Facebook, Tragedy, and the Art of Grief Performance

When you grieve, how do you tell Facebook?

It seems like a silly question. I’ve just lost someone important to me. Why would I care what I post on some stupid website? Why would I even log on?

But like it or not, social media has a presence in all aspects of our modern lives—and that includes grief.

We may not think about it until tragedy strikes, but we have a natural inclination to externalize our feelings about loss. We’re social people, and grief is performative. And death happens.

It’s normal and natural to feel obligated to perform grief. It can be an important part of the process of grieving, to show that your life is changed, and that you’re affected by your loss. We cry, we dress in black. And apparently, these days, we also change our profile pictures. Make a status update. Post on the wall of someone also affected, or of the person we lost.

And on a practical level, it’s become almost a necessity to have an external-facing proof of your grief. We must tell the community at large what has happened. It’s a post-print-obituary, ever-expanding world—so where else will people learn about significant losses in their friends’ lives, than on social media? Plus, telling people that loss has happened on Facebook is easier than a more personal text, a phone call, or an awkward confrontation in person. One single post, and the social network becomes your town crier, sharing your news to others so you don’t have to. People will now know why you’re visibly upset if they see you around, or why you won’t be coming to brunch this week.

All this came to a head for me last week, when Facebook alerted me to the news of the attacks in Paris.

In the wake of the Paris tragedy (and the subsequent media chattering about THE RIGHT WAY TO SHOW SUPPORT), Vox published an article that so beautifully articulates the connection between social media grief and history. Here’s just an excerpt:

“What I understand now is that to some degree, we weren’t mourning in any concrete, specific way. We were making ourselves available the only way we knew how, through a kind of performance of grief, a way of saying, “We are here, and we know you are in pain, even if we can’t understand it.”

I’ve long thought of this response as a sort of group consciousness. One person might feel something intensely, and then it ripples outward through everybody else, until even those at the very edges feel its dull echoes.

In the age of the internet, this phenomenon has gone global.”

Communities grieve together. The feelings of loss ripple outward through the network of people who are affected by it.

In the aftermath of the Paris attacks, people changed their profile pictures to photos—some of them of the city itself—overlaid with the colors of the French flag. Although it may seem new, this is just traditional grief with new packaging. This is normal. This is grief, in the age of social media. Facebook has facilitated a way for people countries away to lift up Paris,  so that the global community around Paris can come together to grieve.

Yet, we’ve seen people from all over rise up to ridicule those who’ve switched their profile photos. That doesn’t do anything. We need to do more. Of course, I won’t change my profile picture, because I think that’s a paltry show of support. Others died, too, in different cities. Why aren’t we changing our profile pictures to support those cities, too?

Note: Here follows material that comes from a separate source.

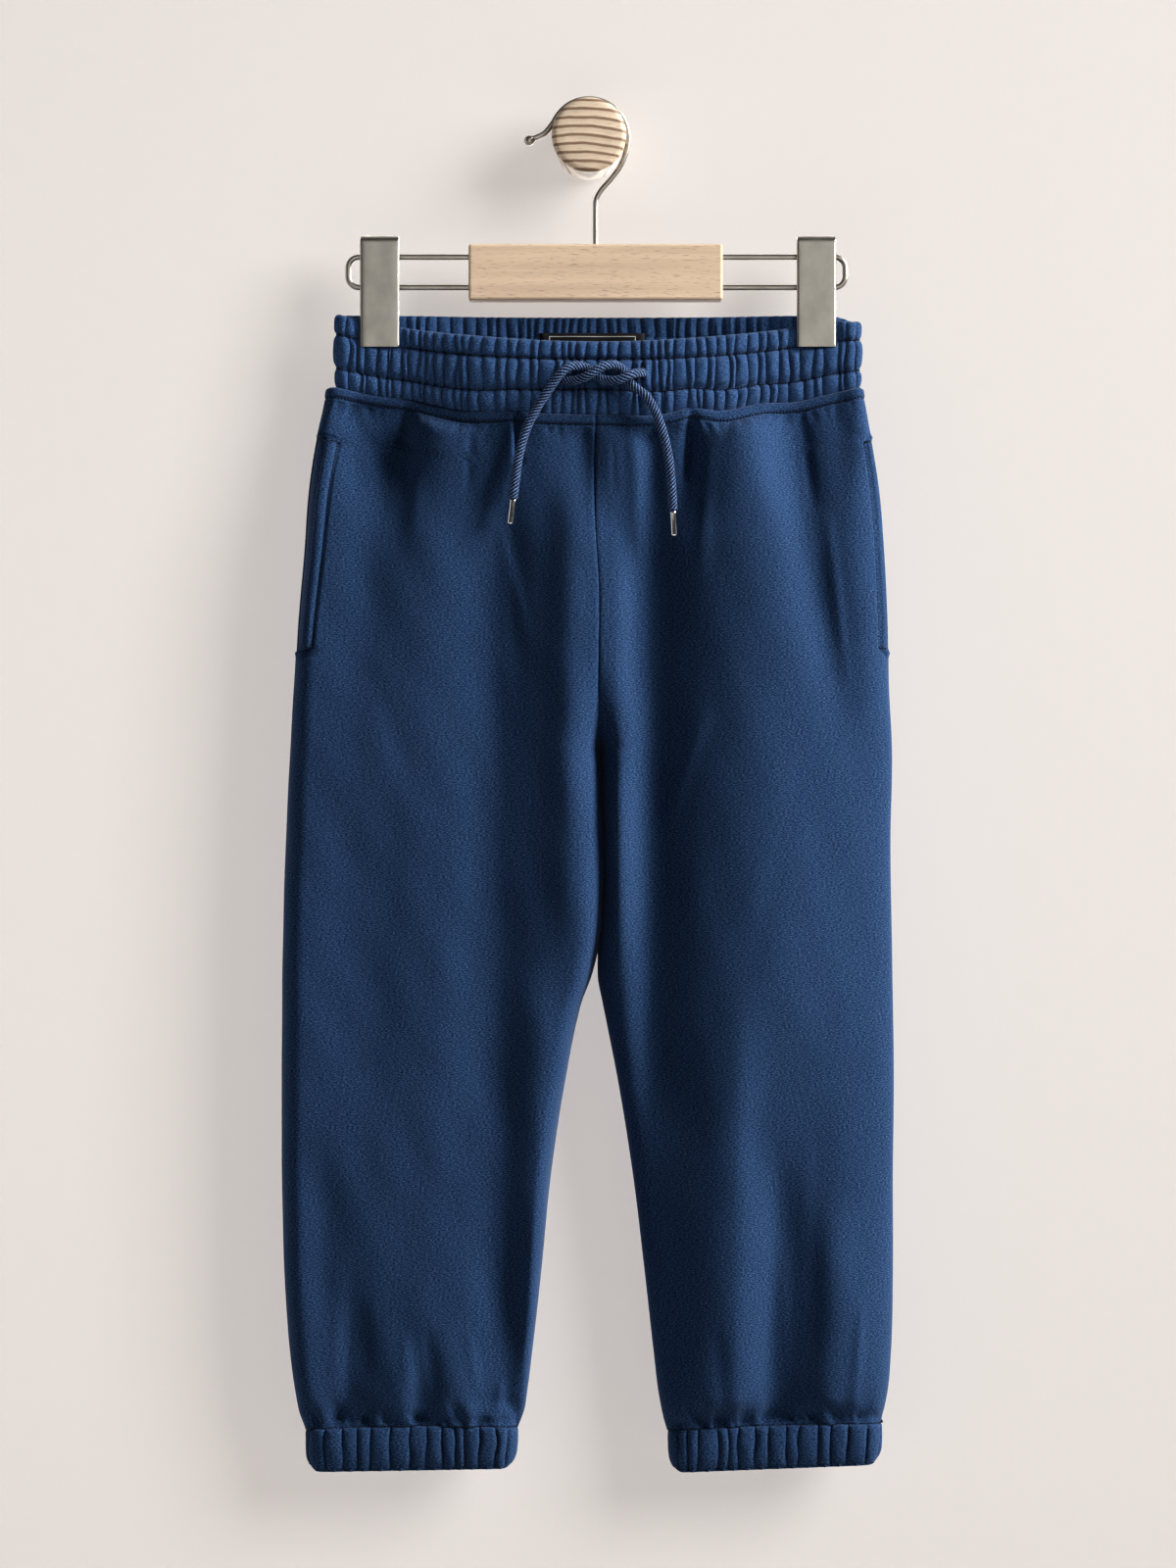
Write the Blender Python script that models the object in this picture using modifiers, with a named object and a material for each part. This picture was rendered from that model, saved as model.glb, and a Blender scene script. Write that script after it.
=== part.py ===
"""Child's fleece jogger sweatpants on a clip hanger, hung from a round wall knob.

The trousers are walls of fleece: four leg panels, a gathered waistband, two gathered
cuffs, two pocket facings and a drawcord with metal tips. The waistband is gripped by
the two clips of a wood and wire hanger, whose hook hangs on the knob.

Frame: the origin is the centre of the knob's wall face, +X is right as seen from the
front, +Y goes into the wall and +Z is up. Sizes here are millimetres, meshes metres.
"""
import math
import random
from collections import namedtuple

import bmesh
import bpy
import numpy as np

MM = 0.001
SHARP = math.radians(60)   # faces that meet at more than this are shaded apart

# ---- cloth ----
FLEECE = 2.0               # wall of the brushed fleece
SEAM = 0.3                 # open gap between neighbouring pieces
HANG_Y = -38.0             # depth at which side seams and inseams hang
BLUNT = 2.4                # roundness of a hanging fold, 2 is an ellipse

# ---- heights, from the knob's centre ----
BAND_TOP = -90.7           # straight back edge of the waistband
BAND_HEIGHT = 36.4         # waistband from its top edge to the hem
HEM_Z = -128.0             # body's top edge at the side seams
HEM_GAP = 0.6              # between the waistband and the body
POCKET_TOP = -151.0
POCKET_END = -266.0
CROTCH_OPEN = -250.0       # the crotch seam starts to turn in
CROTCH_Z = -312.0          # lowest point of the crotch seam
CUFF_Z = -657.8            # seam between leg and cuff

# ---- waistband, plan ----
BAND_LEFT = -128.8
BAND_RIGHT = 137.8
BAND_ROUND = 9.0           # length of the rounded fold at each side
FRONT_OPEN = 17.0          # front half droops this far forward between the clips
BACK_OPEN = 9.0
SIDE_OPEN = 7.0            # half depth of the loose ends outside the clips
HELD = 3.5                 # half depth of cloth inside a clip
OPEN_SPREAD = 34.0         # length over which it opens away from a clip, between the clips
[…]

What’s important to realize is that this is sometimes how communities grieve. This is modern loss. If you are affected by Paris, and you are offered a chance to perform grief in a certain way, it’s up to you to decide if that performance suits you—not to determine if on a grander scale, you’d prefer different grief from others. If changing your profile picture isn’t your form of grief, that’s okay. But if it is, that’s okay, too.

It is so unnecessary to police others’ grief, especially in the immediate aftermath of a tragedy. If grief is not destructive, if it is not harming the individual or others, then who are we to stop it? Grief after a terrible event is natural. It is normal. Grief is how we process loss.

There will be time later to talk about how we, as a global community, can better support people in cities that feel farther removed. And we should have these conversations—they will be critical to growing as people, and pushing back against fear and terrorism. But the feeling of grief, especially communal grief, is motivated by compassion. We should nurture this compassion, try to understand the grief we feel, and build on this feeling to better our world. No grief is made better by shame.